### Data excerpt

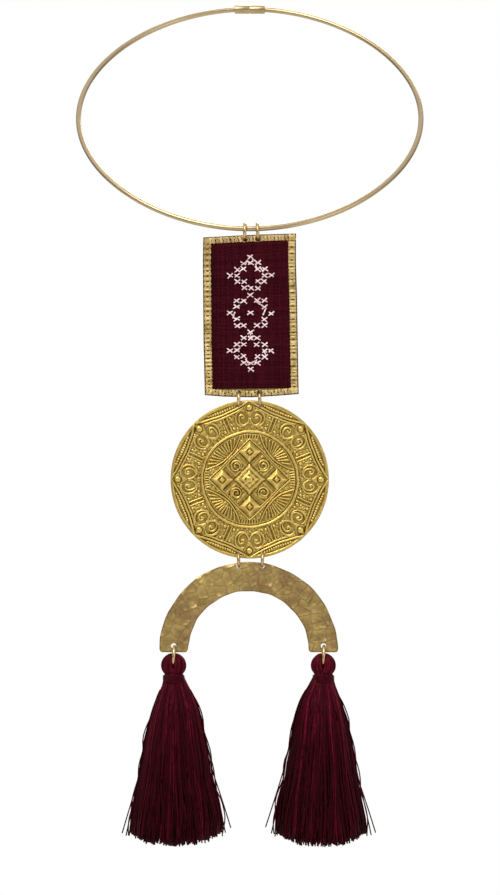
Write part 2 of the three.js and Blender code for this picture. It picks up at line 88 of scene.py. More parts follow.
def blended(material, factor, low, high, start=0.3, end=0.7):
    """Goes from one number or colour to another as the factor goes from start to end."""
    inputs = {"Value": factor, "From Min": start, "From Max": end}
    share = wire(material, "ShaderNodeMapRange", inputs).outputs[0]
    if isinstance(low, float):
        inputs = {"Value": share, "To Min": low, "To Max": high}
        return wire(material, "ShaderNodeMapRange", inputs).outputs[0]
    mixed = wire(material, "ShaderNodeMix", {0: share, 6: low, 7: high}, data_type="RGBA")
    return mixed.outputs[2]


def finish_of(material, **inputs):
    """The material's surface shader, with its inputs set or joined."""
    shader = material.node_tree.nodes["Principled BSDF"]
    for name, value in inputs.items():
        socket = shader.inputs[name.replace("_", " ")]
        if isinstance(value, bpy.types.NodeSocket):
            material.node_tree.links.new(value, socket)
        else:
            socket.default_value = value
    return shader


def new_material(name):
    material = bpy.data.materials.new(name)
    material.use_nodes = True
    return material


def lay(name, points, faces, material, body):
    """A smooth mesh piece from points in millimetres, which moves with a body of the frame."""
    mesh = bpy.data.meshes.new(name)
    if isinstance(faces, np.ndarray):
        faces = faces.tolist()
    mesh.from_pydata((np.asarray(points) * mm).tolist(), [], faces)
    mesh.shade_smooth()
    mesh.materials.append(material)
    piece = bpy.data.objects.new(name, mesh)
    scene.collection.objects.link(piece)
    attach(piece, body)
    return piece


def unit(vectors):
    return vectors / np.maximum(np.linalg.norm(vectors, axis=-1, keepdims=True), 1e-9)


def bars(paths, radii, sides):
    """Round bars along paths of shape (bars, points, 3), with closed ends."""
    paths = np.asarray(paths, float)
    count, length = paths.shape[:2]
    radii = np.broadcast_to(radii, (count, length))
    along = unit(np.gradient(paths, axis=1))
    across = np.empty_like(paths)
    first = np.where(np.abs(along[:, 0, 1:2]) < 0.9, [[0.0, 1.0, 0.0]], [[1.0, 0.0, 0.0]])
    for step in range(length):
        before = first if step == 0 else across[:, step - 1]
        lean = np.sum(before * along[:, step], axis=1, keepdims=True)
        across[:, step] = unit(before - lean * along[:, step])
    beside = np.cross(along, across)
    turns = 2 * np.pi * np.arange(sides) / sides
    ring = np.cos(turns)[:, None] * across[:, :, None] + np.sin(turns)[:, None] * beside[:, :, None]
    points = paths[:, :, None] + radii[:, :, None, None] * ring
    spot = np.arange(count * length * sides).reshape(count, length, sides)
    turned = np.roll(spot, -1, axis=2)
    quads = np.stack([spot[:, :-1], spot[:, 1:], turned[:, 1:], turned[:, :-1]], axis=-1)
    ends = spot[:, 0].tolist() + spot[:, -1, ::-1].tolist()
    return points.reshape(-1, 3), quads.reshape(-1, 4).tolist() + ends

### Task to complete
Extract all lines as given.

### Worked solution
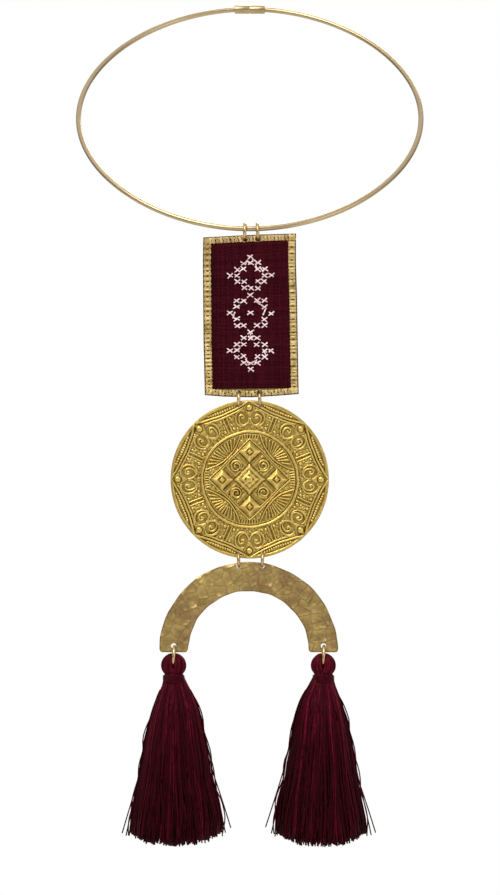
Write part 2 of the three.js and Blender code for this picture. It picks up at line 88 of scene.py. More parts follow.
def blended(material, factor, low, high, start=0.3, end=0.7):
    """Goes from one number or colour to another as the factor goes from start to end."""
    inputs = {"Value": factor, "From Min": start, "From Max": end}
    share = wire(material, "ShaderNodeMapRange", inputs).outputs[0]
    if isinstance(low, float):
        inputs = {"Value": share, "To Min": low, "To Max": high}
        return wire(material, "ShaderNodeMapRange", inputs).outputs[0]
    mixed = wire(material, "ShaderNodeMix", {0: share, 6: low, 7: high}, data_type="RGBA")
    return mixed.outputs[2]


def finish_of(material, **inputs):
    """The material's surface shader, with its inputs set or joined."""
    shader = material.node_tree.nodes["Principled BSDF"]
    for name, value in inputs.items():
        socket = shader.inputs[name.replace("_", " ")]
        if isinstance(value, bpy.types.NodeSocket):
            material.node_tree.links.new(value, socket)
        else:
            socket.default_value = value
    return shader


def new_material(name):
    material = bpy.data.materials.new(name)
    material.use_nodes = True
    return material


def lay(name, points, faces, material, body):
    """A smooth mesh piece from points in millimetres, which moves with a body of the frame."""
    mesh = bpy.data.meshes.new(name)
    if isinstance(faces, np.ndarray):
        faces = faces.tolist()
    mesh.from_pydata((np.asarray(points) * mm).tolist(), [], faces)
    mesh.shade_smooth()
    mesh.materials.append(material)
    piece = bpy.data.objects.new(name, mesh)
    scene.collection.objects.link(piece)
    attach(piece, body)
    return piece


def unit(vectors):
    return vectors / np.maximum(np.linalg.norm(vectors, axis=-1, keepdims=True), 1e-9)


def bars(paths, radii, sides):
    """Round bars along paths of shape (bars, points, 3), with closed ends."""
    paths = np.asarray(paths, float)
    count, length = paths.shape[:2]
    radii = np.broadcast_to(radii, (count, length))
    along = unit(np.gradient(paths, axis=1))
    across = np.empty_like(paths)
    first = np.where(np.abs(along[:, 0, 1:2]) < 0.9, [[0.0, 1.0, 0.0]], [[1.0, 0.0, 0.0]])
    for step in range(length):
        before = first if step == 0 else across[:, step - 1]
        lean = np.sum(before * along[:, step], axis=1, keepdims=True)
        across[:, step] = unit(before - lean * along[:, step])
    beside = np.cross(along, across)
    turns = 2 * np.pi * np.arange(sides) / sides
    ring = np.cos(turns)[:, None] * across[:, :, None] + np.sin(turns)[:, None] * beside[:, :, None]
    points = paths[:, :, None] + radii[:, :, None, None] * ring
    spot = np.arange(count * length * sides).reshape(count, length, sides)
    turned = np.roll(spot, -1, axis=2)
    quads = np.stack([spot[:, :-1], spot[:, 1:], turned[:, 1:], turned[:, :-1]], axis=-1)
    ends = spot[:, 0].tolist() + spot[:, -1, ::-1].tolist()
    return points.reshape(-1, 3), quads.reshape(-1, 4).tolist() + ends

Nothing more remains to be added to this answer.